A steady stream of examples can be cited in support of this point: The May 2009 nuclear test which created an earthquake near the Chinese border, reports of poison gas floating out of Sinuiju in October 2009, multiple incidents flaring up on the shared border including the shooting of three Chinese citizens near Dandong in June 2010, the penetration of Chinese air space by a rogue North Korean jet which crashed in Liaoning in August 2010, and the recent launching of a missile from North Pyong’an which was supposed to go into orbit more or less over Ningbo. (This is not even to mention ongoing Chinese nervousness over a possible third nuclear test, much greater public attention to the problem of North Korean refugees since March, or general and widely published Chinese doubts about Kim Jong Un’s commitment to the “lips and teeth” relationship.)
Take these incidents, add them to a pyre of burning Party-induced but tangible anger at China’s neighbor’s “provocations” at sea, and you have the media context in which the overt North Korean attack on three Chinese boats in the Yellow Sea erupted.
Nationalistic Context | While the danger seems to have passed for anti-North Korean demonstrations to erupt in Beijing or other cities, the possibility should not be discounted out of hand. Surely, the Chinese Politburo and its remarkably pliant, facile, and omnipresent battery of media organs have available to them the capability of allowing such an explosion. In the springtime, out of college campuses, in particular, this becomes extremely feasible. Embassies or businesses can be targeted, as in the case of anti-Japanese protests in 2005 and 2010 or anti-US protests in 1999, or the whole thing can go global, as in spring 2008, preferably after some galvanizing event embellished with pulse-pounding videos and photos.
Within a massive wave of state-promoted maritime nationalism in China, the PRC could very easily have released more photos and interviews with abused fishermen, published more angry editorials, and allowed protests outside of the North Korean embassy in Beijing. However, such visceral protests have not yet been forthcoming even in China’s strained relations with the Philippines or Japan, and were vetoed in the North Korean case as soon as they were suggested on Weibo.

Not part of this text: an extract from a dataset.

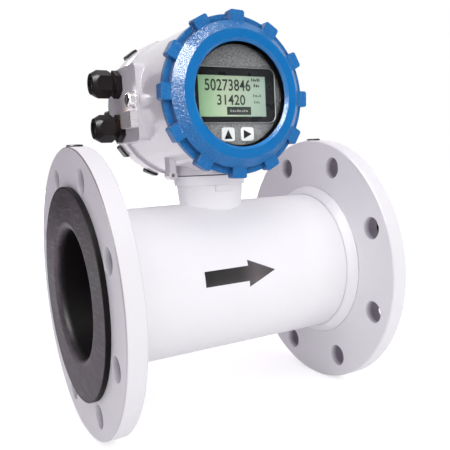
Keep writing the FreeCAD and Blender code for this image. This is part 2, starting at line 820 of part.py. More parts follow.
def earth_strap():
    """Folded strap that clamps the bonding wire against its brass core."""
    low, high = strap_z - strap_height / 2, strap_z + strap_height / 2
    rear = strap_front_y + strap_length
    outer = block(-pad_x - strap_t, -pad_x, strap_front_y, rear, low, high)
    inner = block(-pad_x - strap_t + strap_wall, -pad_x, strap_front_y + strap_wall, rear,
                  low + strap_wall, high - strap_wall)
    return outer.cut(inner)


def earth_core():
    low, high = strap_z - strap_height / 2 + strap_wall, strap_z + strap_height / 2 - strap_wall
    return block(-pad_x - strap_t + strap_wall, -pad_x, strap_front_y + strap_wall,
                 strap_front_y + strap_length + core_over, low, high)


def main():
    parts = {"measuring_tube": measuring_tube(), "liner": liner(), "coil_casing": coil_casing(),
             "neck": neck(), "neck_gasket": neck_gasket(), "neck_screws": neck_screws(),
             "housing": housing(), "feed_through": feed_through(),
             "front_cover": front_cover(), "window_glass": window_glass(), "glass_ring": glass_ring(),
             "front_oring": cover_oring(front_y, -1),
             "rear_cover": rear_cover(), "rear_oring": cover_oring(rear_y, 1),
             "display_plate": display_plate(), "lcd_bezel": lcd_bezel(), "lcd_screen": lcd_screen(),
             "key_up": key(-1), "key_right": key(1), "key_switches": key_switches(),
             "display_posts": display_posts(), "display_board": display_board(),
             "frame_posts": frame_posts(), "main_board": main_board(), "power_module": power_module(),
             "capacitors": capacitors(), "sensor_leads": sensor_leads(), "sensor_plug": sensor_plug(),
             "terminal_block": terminal_block(), "terminal_screws": terminal_screws(),
             "earth_washer": earth_washer(), "earth_screw": earth_screw(),
             "earth_strap": earth_strap(), "earth_core": earth_core()}
    for name, side in SIDES.items():
        parts[f"{name}_flange"] = flange(side)
        parts[f"{name}_weld"] = weld(side)
        parts[f"{name}_rim_plug"] = rim_plug(side)
    for name, side in (("front", -1), ("rear", 1)):
        parts[f"{name}_electrode"] = electrode(side)
        parts[f"{name}_electrode_sleeve"] = electrode_sleeve(side)
        parts[f"{name}_electrode_nut"] = electrode_nut(side)
    for name, side in (("upper", 1), ("lower", -1)):
        parts[f"{name}_coil"] = coil(side)
        parts[f"{name}_pole"] = pole(side)
        parts[f"{name}_gland_body"] = gland_body(side * gland_rise)
        parts[f"{name}_gland_nut"] = gland_nut(side * gland_rise)
        parts[f"{name}_slip_ring"] = slip_ring(side * gland_rise)
        parts[f"{name}_gland_seal"] = gland_seal(side * gland_rise)
    os.makedirs("parts", exist_ok=True)
    for name, shape in parts.items():
        shape.exportStep(f"parts/{name}.step")
        print(f"{name}: {len(shape.Solids)} solid(s), volume {shape.Volume:.0f}, valid {shape.isValid()}")


main()
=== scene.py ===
"""Looks of the electromagnetic flow meter: camera, light, finishes, display content and flow arrow."""
import json
import math

import bmesh
import bpy
from mathutils import Matrix, Vector


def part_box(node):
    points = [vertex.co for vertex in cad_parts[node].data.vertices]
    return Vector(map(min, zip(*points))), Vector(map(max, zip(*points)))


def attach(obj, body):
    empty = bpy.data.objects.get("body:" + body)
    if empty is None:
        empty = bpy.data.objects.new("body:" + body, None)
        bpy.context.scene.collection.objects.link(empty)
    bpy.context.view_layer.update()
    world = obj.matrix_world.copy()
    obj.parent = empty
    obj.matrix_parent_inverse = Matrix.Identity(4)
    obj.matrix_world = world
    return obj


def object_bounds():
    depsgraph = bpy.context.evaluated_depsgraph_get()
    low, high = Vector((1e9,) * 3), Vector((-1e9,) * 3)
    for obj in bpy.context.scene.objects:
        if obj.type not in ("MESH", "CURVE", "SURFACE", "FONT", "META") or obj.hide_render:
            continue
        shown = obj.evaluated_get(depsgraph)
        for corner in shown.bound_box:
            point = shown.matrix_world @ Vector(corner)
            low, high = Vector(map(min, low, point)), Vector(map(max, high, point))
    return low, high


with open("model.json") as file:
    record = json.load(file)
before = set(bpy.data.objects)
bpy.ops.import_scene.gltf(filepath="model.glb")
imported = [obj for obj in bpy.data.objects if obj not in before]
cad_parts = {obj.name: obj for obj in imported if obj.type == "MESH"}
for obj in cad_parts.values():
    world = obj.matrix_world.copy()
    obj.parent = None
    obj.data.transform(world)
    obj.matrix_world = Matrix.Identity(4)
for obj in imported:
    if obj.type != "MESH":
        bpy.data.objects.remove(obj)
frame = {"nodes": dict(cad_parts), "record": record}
cad_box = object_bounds()
nodes = frame["nodes"]
scene = bpy.context.scene
scene.view_settings.view_transform = "Standard"
MM = 0.001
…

Chinese Media Treatment | In fact, the way Chinese media covered the event indicates that China wanted very much to express a limited displeasure at the North, but not use the incident as pretext for a full rupture in relations. This truncated discussion was not entirely to the satisfaction of China’s riled consumers of web content.
China has a highly elaborate and forceful method of forcing “apology diplomacy” in the case of its adversaries, but it has also cultivated in China the survival tactic to be able hold two ideas simultaneously. Anti-foreign sentiment is mother’s milk for the Communist Party, but it ought not to be pushed into sensitive areas. Because of North Korea’s strategic importance to China and historically close ties, no one took to the streets to publicly challenge the corrupt and arbitrarily forceful one-Party state about what it chose to do or not do.  Chinese control of the media, of demonstrations, and of the foreign policy discourse is as strong as ever, and this is a fact that should bring Pyongyang both comfort and fear.

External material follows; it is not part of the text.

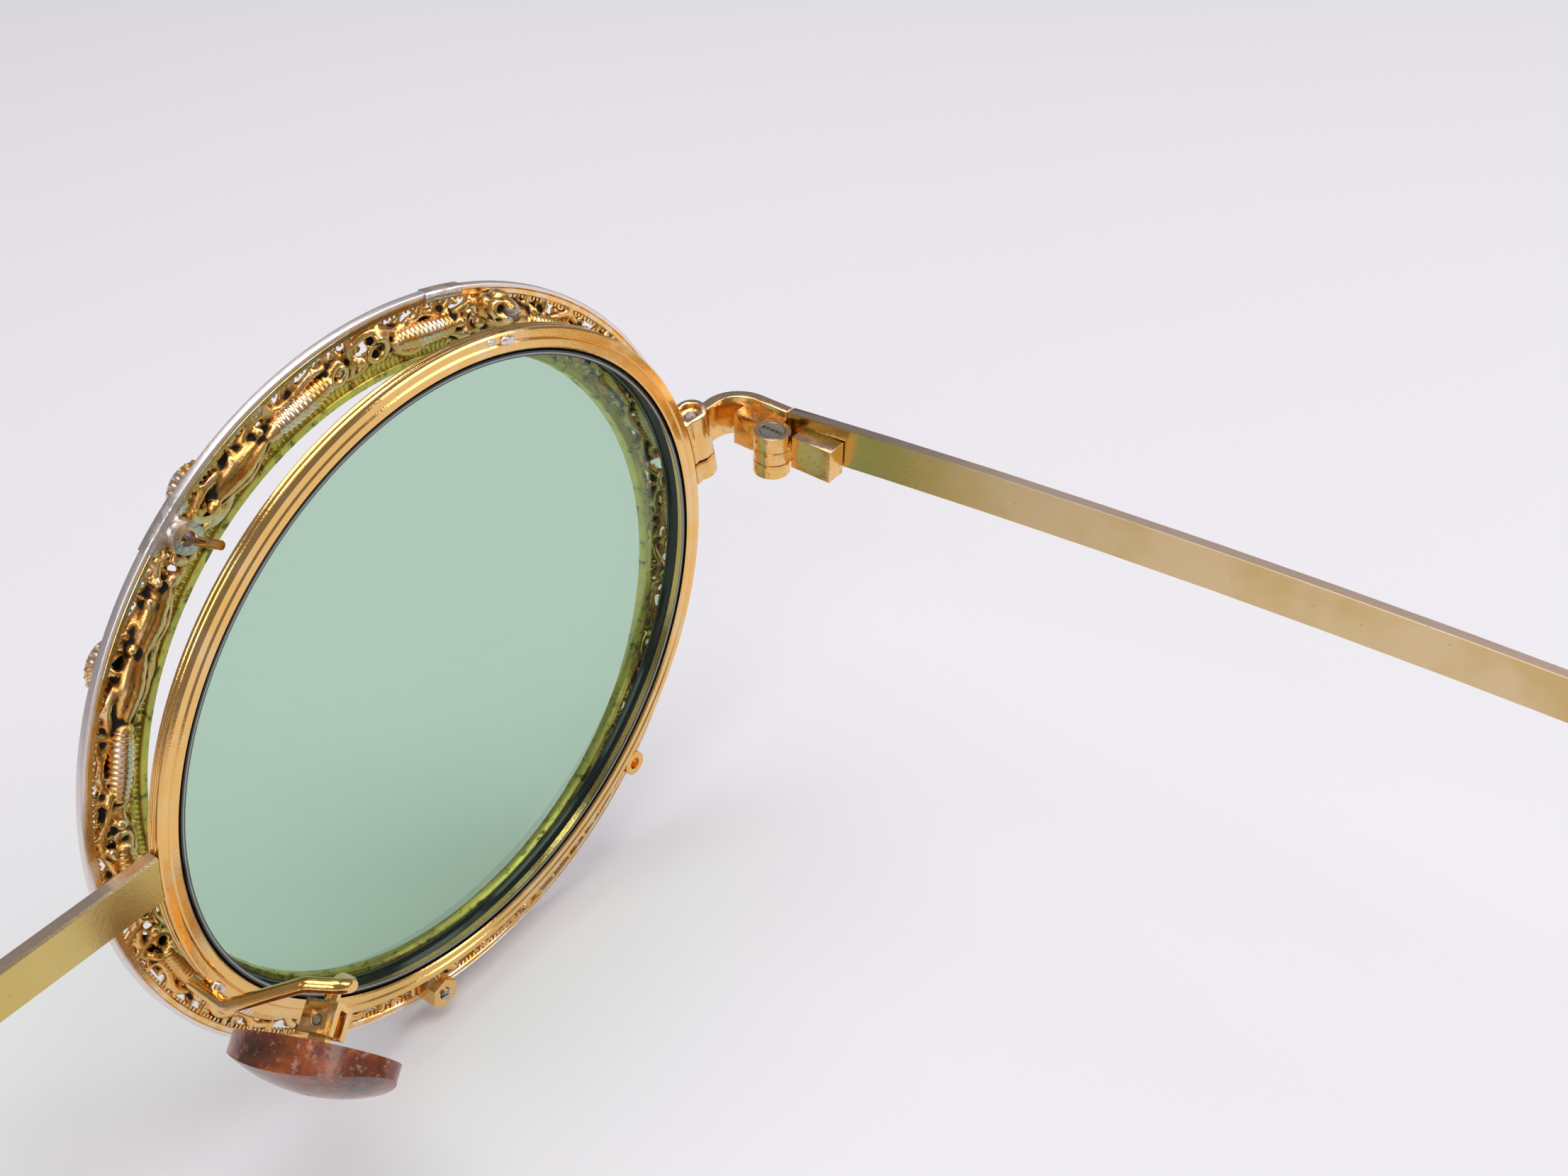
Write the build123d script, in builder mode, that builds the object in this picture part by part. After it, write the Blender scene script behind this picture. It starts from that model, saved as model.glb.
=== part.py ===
from build123d import *
import os
from math import asin, cos, radians, sin

os.makedirs("parts", exist_ok=True)

# Round-eye metal spectacles with an ornamental clip ring over each lens.
# +X is the wearer's left, -Y is forwards, +Z is up, and the ring bottoms and
# temple tips stand on z = 0. Every piece is drawn for the wearer's right eye
# and mirrored about the YZ plane for the left one.

# ---------------------------------------------------------------- front frame
lens_spacing = 70.0        # lens centre to lens centre
rim_inner_r = 24.5
rim_wall = 1.5             # radial width of the eyewire
rim_depth = 1.9
rim_edge = 0.15            # small bevels and the bead line of the eyewire
rim_split = 0.3            # saw cut that lets the eyewire open
lens_thickness = 1.5
lens_recess = 0.2          # lens rear face behind the eyewire's rear face
groove_depth = 0.5
fit_gap = 0.05             # clearance of everything that slides, turns or seats

bridge_height = 3.5
bridge_thickness = 1.0
bridge_rise = 2.6          # bridge centre above the lens centre

# ---------------------------------------------------------------- clip ring
# Radii and forward distances are measured from the clip ring's own leaning axis.
ring_outer_r = 28.35
ring_inner_r = 23.4
ring_wall = 0.75
band_wall = 0.6
wall_rear = 3.35           # from the eyewire's rear face
wall_front = 4.05
band_rear = 3.9            # the ring is dished, so the inner band stands further forward
band_front = 4.85
floor_thickness = 0.55
floor_step = 0.1           # the openwork lies this far behind the band's front edge
ring_drop = 0.8            # the clip ring sits a little low on the eyewire
ring_lean = 0.076          # how far it leans forwards for each mm of height
ring_turn = 0.017          # and for each mm towards the nose
window_count = 28
window_width = 1.2
window_length = 1.9
cluster_angles = (46, 134, 226, 314)   # the stone clusters, from the nose side up
stone_spread = 12.5
stone_pitch_r = 26.0
stone_r = 1.75
stone_seat = 4.75
stone_height = 1.45
bezel_wall = 0.3
bezel_front = 5.3
bead_r = 0.55
bead_offsets = (-23, 0, 23)
barrel_angles = (3, 21, 76, 99, 125, 160, 180, 200, 255, 298, 322, 342)
barrel_r = 0.85
barrel_length = 4.6
barrel_sink = 0.35         # how far the barrel's axis stands behind the openwork's rear

# posts behind the openwork: angle from the nose side up, radius, and rear end
post_data = {
    "boss": (110.8, 26.9, 0.6),
    "tube": (52.6, 26.9, 2.45),
    "nut": (-76.1, 27.0, 1.5),
    "loop": (-130.3, 27.5, 2.6),
}
post_r = 1.05
post_bore_r = 0.5
post_front = 3.9
bore_front = 3.3           # the posts' bores are blind
nut_width = 2.2            # across the nut's flats
screw_proud = 0.2
pin_r = 0.3
# where each catch pin ends on the eyewire: radius and distance forwards
pin_ends = {"tube": (25.6, 2.35), "nut": (26.15, 1.0), "loop": (26.15, 1.3)}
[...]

Conclusion | By publicizing the fishing incident to the extent that it did, the leadership in Beijing has simultaneously provided the North with a fresh threat – a real turn in public anger in China directed at Pyongyang – and a reminder that it can all be turned back by a benevolent Party whose desire to do business with the WPK outweighs any need to respond genuinely to the very public opinion which the Party itself has helped to foster.
At the end of the day, among the thousands of complaints held by the Chinese public, the policy toward the DPRK is nowhere near the top of the list; as long as North Korea doesn’t start a war, it doesn’t even beat poisonous cabbage as a public enemy. Meanwhile, when it comes to sea disputes, not too many questions will be asked of this incident, it will stay safely out of news magazines, and the focus can remain unrelenting on the descendants of the “Japanese devils” in Tokyo and their ostensible allies in Guam and Manila. In the meantime, that list of North Korean danger points when facing China is getting longer, and one has to wonder for how longer the Chinese Communist Party can keep its tiger of nationalism from leaping over the Yalu.
 Roger Cavazos adds: “China has an interest in keeping the status quo: a dormant non-argument. Bringing it to the forefront risks a multi-party dispute. Both ROK and DPRK have to fiercely guard public challenges to a water border. If China engages in a multi-party conflict with the Peninsula, China’s arguments in the South China Sea come under threat.” Correspondence, May 27, 2012.
 Cavazos further adds: “Lv Ningsi is even advocating a method for strengthening Kim’s authoritarian rule. He may be a bit glib or ‘modest solution proposal’ about it, but the message is understood: keep your folks under control and don’t mess with us.” Correspondence, May 27, 2012.